## Given exercise
Extract the complete data exactly as given.

------

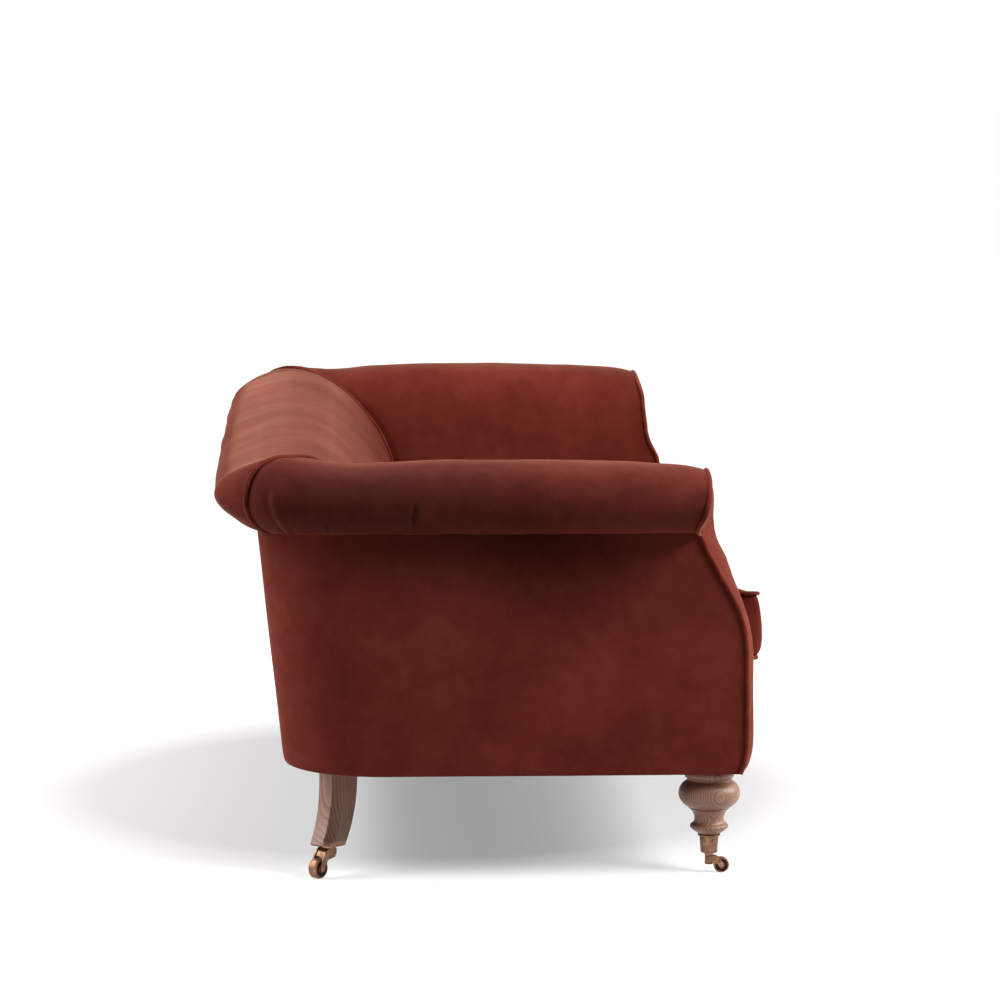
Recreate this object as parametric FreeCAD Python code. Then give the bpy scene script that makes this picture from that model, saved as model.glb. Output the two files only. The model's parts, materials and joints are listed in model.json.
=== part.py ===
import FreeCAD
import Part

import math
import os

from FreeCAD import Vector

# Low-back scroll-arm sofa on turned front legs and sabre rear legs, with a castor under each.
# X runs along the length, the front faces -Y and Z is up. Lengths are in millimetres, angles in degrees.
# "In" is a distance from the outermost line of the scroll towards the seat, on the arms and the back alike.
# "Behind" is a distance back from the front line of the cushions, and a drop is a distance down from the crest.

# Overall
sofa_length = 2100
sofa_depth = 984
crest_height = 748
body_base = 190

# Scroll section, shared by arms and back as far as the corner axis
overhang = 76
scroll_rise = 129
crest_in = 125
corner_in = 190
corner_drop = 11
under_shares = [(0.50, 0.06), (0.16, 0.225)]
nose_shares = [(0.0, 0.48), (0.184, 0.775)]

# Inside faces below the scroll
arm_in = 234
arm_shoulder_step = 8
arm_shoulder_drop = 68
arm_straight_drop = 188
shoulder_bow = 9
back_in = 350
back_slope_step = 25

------

## Worked solution
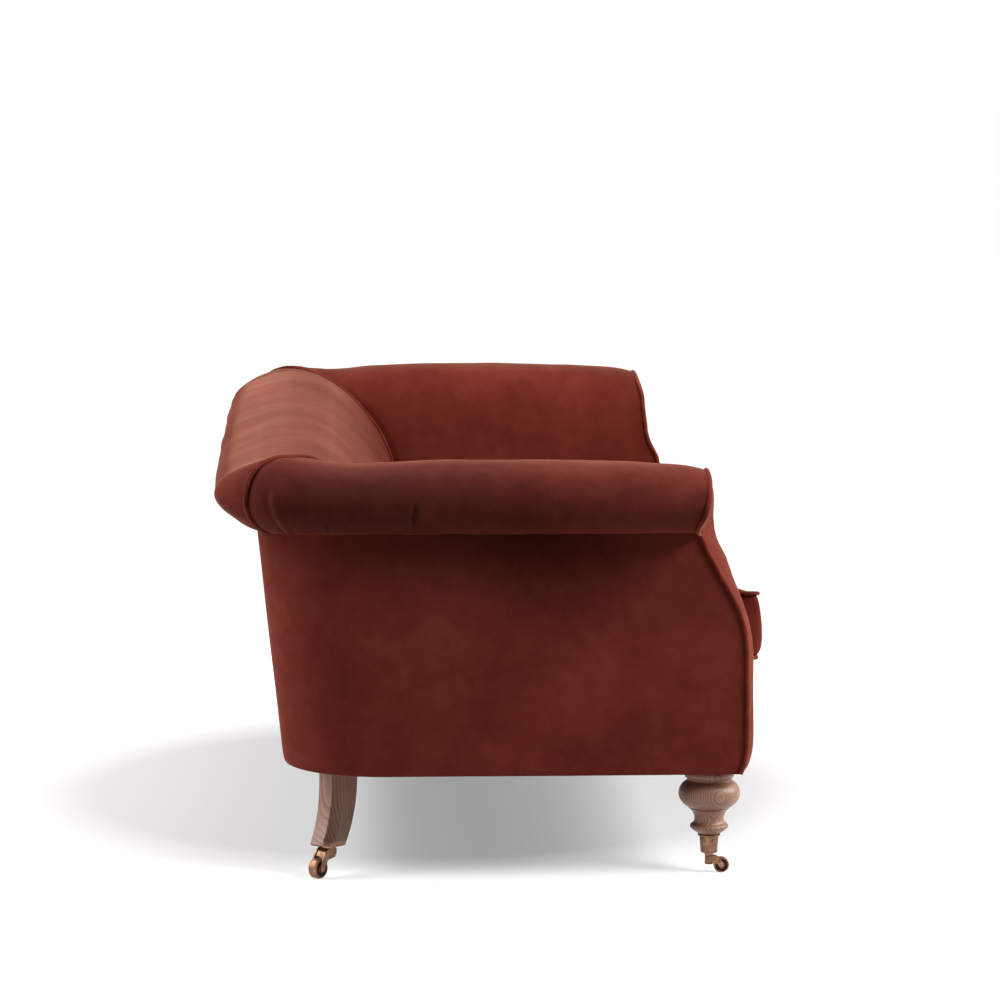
Recreate this object as parametric FreeCAD Python code. Then give the bpy scene script that makes this picture from that model, saved as model.glb. Output the two files only. The model's parts, materials and joints are listed in model.json.
=== part.py ===
import FreeCAD
import Part

import math
import os

from FreeCAD import Vector

# Low-back scroll-arm sofa on turned front legs and sabre rear legs, with a castor under each.
# X runs along the length, the front faces -Y and Z is up. Lengths are in millimetres, angles in degrees.
# "In" is a distance from the outermost line of the scroll towards the seat, on the arms and the back alike.
# "Behind" is a distance back from the front line of the cushions, and a drop is a distance down from the crest.

# Overall
sofa_length = 2100
sofa_depth = 984
crest_height = 748
body_base = 190

# Scroll section, shared by arms and back as far as the corner axis
overhang = 76
scroll_rise = 129
crest_in = 125
corner_in = 190
corner_drop = 11
under_shares = [(0.50, 0.06), (0.16, 0.225)]
nose_shares = [(0.0, 0.48), (0.184, 0.775)]

# Inside faces below the scroll
arm_in = 234
arm_shoulder_step = 8
arm_shoulder_drop = 68
arm_straight_drop = 188
shoulder_bow = 9
back_in = 350
back_slope_step = 25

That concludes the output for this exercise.